Task: Print the data that follows exactly.

Data provided:
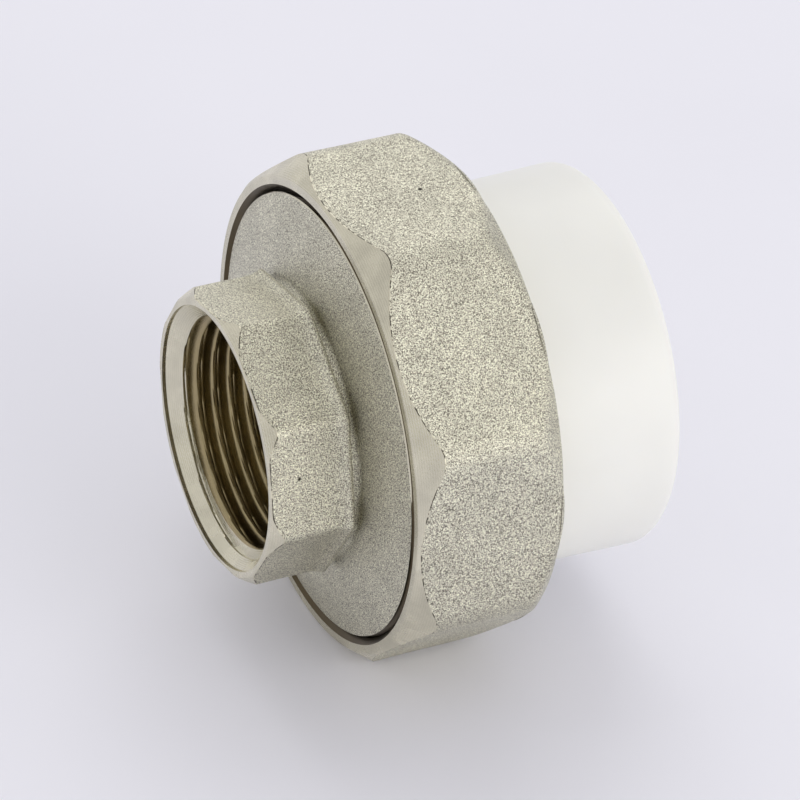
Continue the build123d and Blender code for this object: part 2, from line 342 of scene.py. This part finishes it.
def turned_nickel(name, rgb, feed, roughness, depth):
    """Nickel plate over lathe-turned brass: smooth satin with fine rings where the tool went round, and
    streaks of sheen along the rings painted into its colour.
    """
    material, tree, shader, place = new_material(name)
    rings = add_node(tree, "ShaderNodeTexWave", {"wave_type": "RINGS", "rings_direction": "X"},
                     {"Vector": place, "Scale": math.pi / (10 * feed), "Distortion": 3.5,
                      "Detail": 3.0, "Detail Scale": 2.0}).outputs["Fac"]
    stain = noise_field(tree, place, 3 * MM, 3.0)
    plate = colour_ramp(tree, stain, [(0.3, shade(rgb, 0.84)), (0.7, shade(rgb, 1.06))])
    # painted sheen: the colour is a little darker between the tool rings, streaks that stand in for light
    # catching the rings
    painted_ring_sheen = colour_ramp(tree, rings, [(0.1, (0.93, 0.93, 0.92, 1)), (0.8, (1, 1, 1, 1))])
    plate = add_node(tree, "ShaderNodeMix", {"data_type": "RGBA", "blend_type": "MULTIPLY"},
                     {"Factor": 1.0, 6: plate, 7: painted_ring_sheen}).outputs[2]
    rough = add_node(tree, "ShaderNodeMapRange",
                     inputs={"Value": stain, "To Min": roughness * 0.8,
                             "To Max": roughness * 1.3}).outputs["Result"]
    bump = add_node(tree, "ShaderNodeBump", inputs={"Height": rings, "Strength": 1.0,
                                                    "Distance": depth})
    tree.links.new(plate, shader.inputs["Base Color"])
    tree.links.new(rough, shader.inputs["Roughness"])
    tree.links.new(bump.outputs["Normal"], shader.inputs["Normal"])
    shader.inputs["Metallic"].default_value = 1.0
    return material


def burr_line(rgb, plate_rgb):
    """Torn burr beside a turned cut: a broken dark line between two bright surfaces."""
    material, tree, shader, place = new_material("nickel_plated_brass_burr")
    tear = noise_field(tree, place, 1.1 * MM, 3.0, 0.7)
    torn = colour_ramp(tree, tear, [(0.47, shade(plate_rgb, 0.9)), (0.54, shade(rgb, 1.0))])
    tree.links.new(torn, shader.inputs["Base Color"])
    shader.inputs["Metallic"].default_value = 1.0
    shader.inputs["Roughness"].default_value = 0.45
    return material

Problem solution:
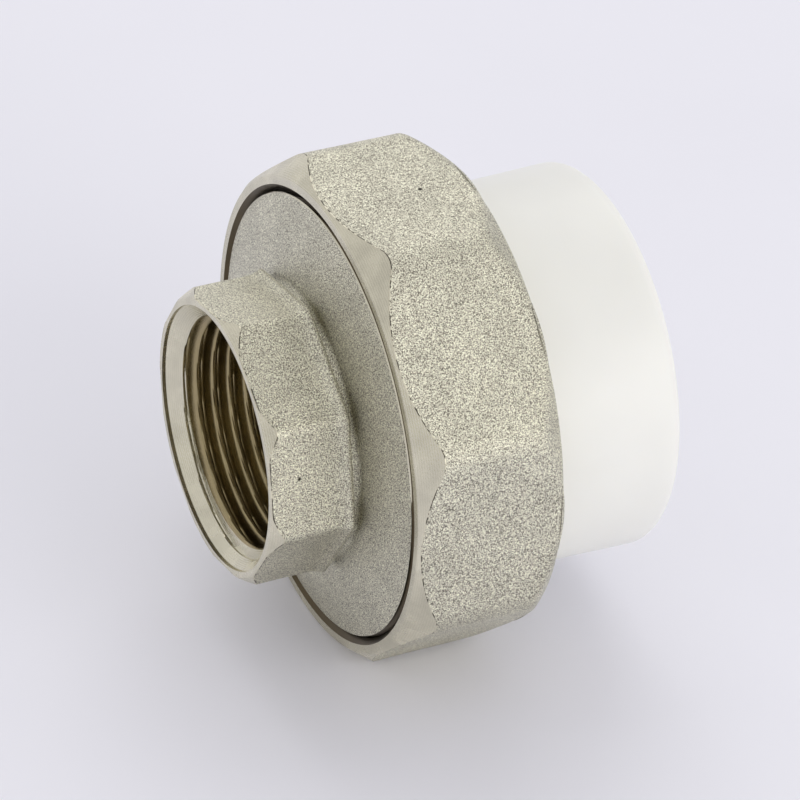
Continue the build123d and Blender code for this object: part 2, from line 342 of scene.py. This part finishes it.
def turned_nickel(name, rgb, feed, roughness, depth):
    """Nickel plate over lathe-turned brass: smooth satin with fine rings where the tool went round, and
    streaks of sheen along the rings painted into its colour.
    """
    material, tree, shader, place = new_material(name)
    rings = add_node(tree, "ShaderNodeTexWave", {"wave_type": "RINGS", "rings_direction": "X"},
                     {"Vector": place, "Scale": math.pi / (10 * feed), "Distortion": 3.5,
                      "Detail": 3.0, "Detail Scale": 2.0}).outputs["Fac"]
    stain = noise_field(tree, place, 3 * MM, 3.0)
    plate = colour_ramp(tree, stain, [(0.3, shade(rgb, 0.84)), (0.7, shade(rgb, 1.06))])
    # painted sheen: the colour is a little darker between the tool rings, streaks that stand in for light
    # catching the rings
    painted_ring_sheen = colour_ramp(tree, rings, [(0.1, (0.93, 0.93, 0.92, 1)), (0.8, (1, 1, 1, 1))])
    plate = add_node(tree, "ShaderNodeMix", {"data_type": "RGBA", "blend_type": "MULTIPLY"},
                     {"Factor": 1.0, 6: plate, 7: painted_ring_sheen}).outputs[2]
    rough = add_node(tree, "ShaderNodeMapRange",
                     inputs={"Value": stain, "To Min": roughness * 0.8,
                             "To Max": roughness * 1.3}).outputs["Result"]
    bump = add_node(tree, "ShaderNodeBump", inputs={"Height": rings, "Strength": 1.0,
                                                    "Distance": depth})
    tree.links.new(plate, shader.inputs["Base Color"])
    tree.links.new(rough, shader.inputs["Roughness"])
    tree.links.new(bump.outputs["Normal"], shader.inputs["Normal"])
    shader.inputs["Metallic"].default_value = 1.0
    return material


def burr_line(rgb, plate_rgb):
    """Torn burr beside a turned cut: a broken dark line between two bright surfaces."""
    material, tree, shader, place = new_material("nickel_plated_brass_burr")
    tear = noise_field(tree, place, 1.1 * MM, 3.0, 0.7)
    torn = colour_ramp(tree, tear, [(0.47, shade(plate_rgb, 0.9)), (0.54, shade(rgb, 1.0))])
    tree.links.new(torn, shader.inputs["Base Color"])
    shader.inputs["Metallic"].default_value = 1.0
    shader.inputs["Roughness"].default_value = 0.45
    return material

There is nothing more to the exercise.